** start of SUPPLIED INFORMATION **

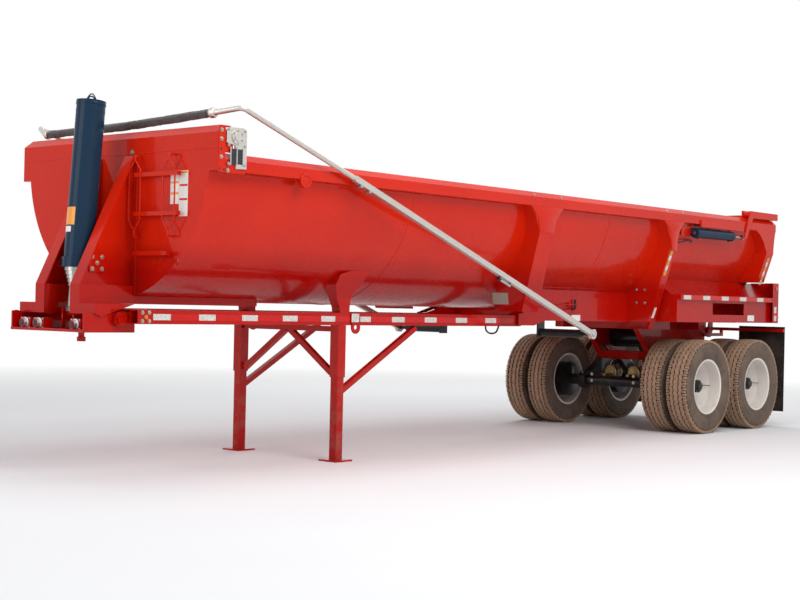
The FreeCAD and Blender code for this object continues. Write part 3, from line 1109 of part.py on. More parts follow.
barrel_top = -S.barrel_rise
barrel_low = S.barrel_drop
barrel = pipe(S.barrel_radius, S.barrel_wall, barrel_top, barrel_low)
lid = pipe(S.barrel_radius + 3, 0, barrel_top - 14, barrel_top)
collar = pipe(S.barrel_radius + 10, S.barrel_wall + 10, -40, barrel_low)
trunnion_pins = [Part.makeCylinder(S.trunnion_radius, S.gusset_web_y - S.barrel_radius - 5,
                                   Vector(S.trunnion_x, sign * (S.barrel_radius + 2), S.trunnion_z),
                                   Vector(0, sign, 0)) for _, sign in SIDES]
bail = Part.makeTorus(34, 6, trunnion + up * (S.barrel_rise + 20), Vector(0, 1, 0))
node("hoist_barrel", shaped("barrel", barrel.multiFuse([lid, collar, bail] + trunnion_pins)))
STAGES = 6
outer = S.barrel_radius - S.barrel_wall - S.stage_gap
end = barrel_low
for index in range(1, STAGES + 1):
    end += S.stage_step
    start = barrel_top + 30 + 12 * index
    if index < STAGES:
        stage = pipe(outer, S.stage_wall, start, end)
    else:
        reach = (hoist_foot - trunnion).Length
        stage = pipe(outer, S.stage_wall, start, reach - S.hoist_foot_pin - 24)
        saddle = Part.makeBox(100, 110, 84, Vector(-50, -55, -12))
        saddle.Placement = Placement(hoist_foot + up * (S.hoist_foot_pin * 0.4 + 12), Rotation(Vector(0, 0, 1), up))
        stage = stage.fuse(saddle).cut(Part.makeCylinder(S.hoist_foot_pin + S.seat_gap, 200,
                                                         hoist_foot - Vector(0, 100, 0), Vector(0, 1, 0)))
    node(f"hoist_stage_{index}", shaped(f"stage_{index}", stage))
    outer -= S.stage_wall + S.stage_gap

# Tarp bow: lower arms, bent upper tube with the crossbar, and the rolled tarp.
pivot = Vector(S.tarp_pivot_x, 0, S.tarp_pivot_z)
joint = Vector(S.tarp_joint_x, 0, S.tarp_joint_z)
elbow = Vector(S.tarp_elbow_x, 0, S.tarp_elbow_z)
lower_arms = []
for side, sign in SIDES:
    across = Vector(0, sign * S.tarp_y, 0)
    lower = bar(pivot + across, joint + across, 44, S.tarp_arm_depth)
    boss = Part.makeCylinder(52, 44, pivot + across - Vector(0, 22, 0), Vector(0, 1, 0))
    bore = Part.makeCylinder(20.05, 44, pivot + across - Vector(0, 22, 0), Vector(0, 1, 0))
    lower_arms.append(shaped(f"lower_arm_{side}", lower.fuse(boss).cut(bore)))
node("tarp_arms", beside("tarp_arms", lower_arms))
along = (elbow - joint).normalize()
bar_left = Vector(S.tarp_bar_x, S.tarp_bar_half + 60, S.tarp_bar_z)
bar_middle = Vector(S.tarp_bar_x, 0, S.tarp_bar_z - S.tarp_bar_sag)
bar_right = Vector(S.tarp_bar_x, -S.tarp_bar_half - 60, S.tarp_bar_z - S.tarp_bar_drop)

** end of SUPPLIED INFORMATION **

> **WORK TO DO**
Give the listing again, word for word.

> **SOLVED EXERCISE**
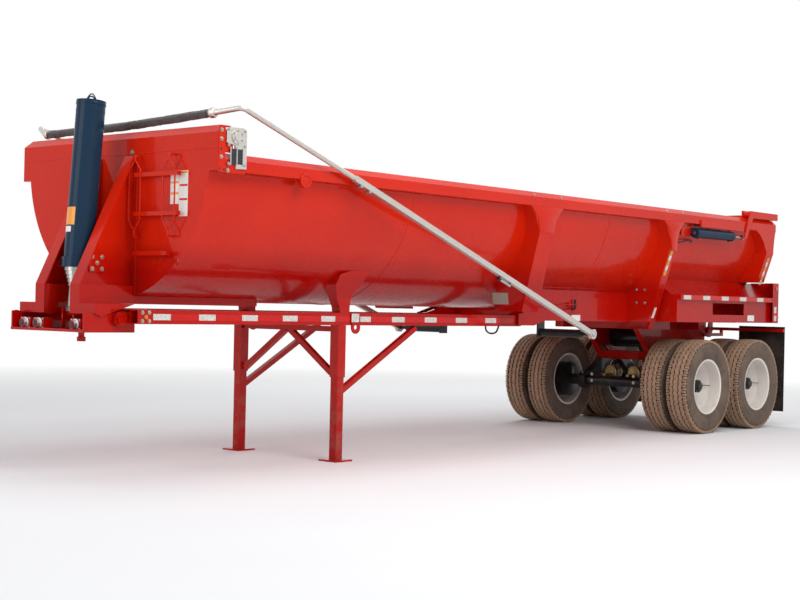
The FreeCAD and Blender code for this object continues. Write part 3, from line 1109 of part.py on. More parts follow.
barrel_top = -S.barrel_rise
barrel_low = S.barrel_drop
barrel = pipe(S.barrel_radius, S.barrel_wall, barrel_top, barrel_low)
lid = pipe(S.barrel_radius + 3, 0, barrel_top - 14, barrel_top)
collar = pipe(S.barrel_radius + 10, S.barrel_wall + 10, -40, barrel_low)
trunnion_pins = [Part.makeCylinder(S.trunnion_radius, S.gusset_web_y - S.barrel_radius - 5,
                                   Vector(S.trunnion_x, sign * (S.barrel_radius + 2), S.trunnion_z),
                                   Vector(0, sign, 0)) for _, sign in SIDES]
bail = Part.makeTorus(34, 6, trunnion + up * (S.barrel_rise + 20), Vector(0, 1, 0))
node("hoist_barrel", shaped("barrel", barrel.multiFuse([lid, collar, bail] + trunnion_pins)))
STAGES = 6
outer = S.barrel_radius - S.barrel_wall - S.stage_gap
end = barrel_low
for index in range(1, STAGES + 1):
    end += S.stage_step
    start = barrel_top + 30 + 12 * index
    if index < STAGES:
        stage = pipe(outer, S.stage_wall, start, end)
    else:
        reach = (hoist_foot - trunnion).Length
        stage = pipe(outer, S.stage_wall, start, reach - S.hoist_foot_pin - 24)
        saddle = Part.makeBox(100, 110, 84, Vector(-50, -55, -12))
        saddle.Placement = Placement(hoist_foot + up * (S.hoist_foot_pin * 0.4 + 12), Rotation(Vector(0, 0, 1), up))
        stage = stage.fuse(saddle).cut(Part.makeCylinder(S.hoist_foot_pin + S.seat_gap, 200,
                                                         hoist_foot - Vector(0, 100, 0), Vector(0, 1, 0)))
    node(f"hoist_stage_{index}", shaped(f"stage_{index}", stage))
    outer -= S.stage_wall + S.stage_gap

# Tarp bow: lower arms, bent upper tube with the crossbar, and the rolled tarp.
pivot = Vector(S.tarp_pivot_x, 0, S.tarp_pivot_z)
joint = Vector(S.tarp_joint_x, 0, S.tarp_joint_z)
elbow = Vector(S.tarp_elbow_x, 0, S.tarp_elbow_z)
lower_arms = []
for side, sign in SIDES:
    across = Vector(0, sign * S.tarp_y, 0)
    lower = bar(pivot + across, joint + across, 44, S.tarp_arm_depth)
    boss = Part.makeCylinder(52, 44, pivot + across - Vector(0, 22, 0), Vector(0, 1, 0))
    bore = Part.makeCylinder(20.05, 44, pivot + across - Vector(0, 22, 0), Vector(0, 1, 0))
    lower_arms.append(shaped(f"lower_arm_{side}", lower.fuse(boss).cut(bore)))
node("tarp_arms", beside("tarp_arms", lower_arms))
along = (elbow - joint).normalize()
bar_left = Vector(S.tarp_bar_x, S.tarp_bar_half + 60, S.tarp_bar_z)
bar_middle = Vector(S.tarp_bar_x, 0, S.tarp_bar_z - S.tarp_bar_sag)
bar_right = Vector(S.tarp_bar_x, -S.tarp_bar_half - 60, S.tarp_bar_z - S.tarp_bar_drop)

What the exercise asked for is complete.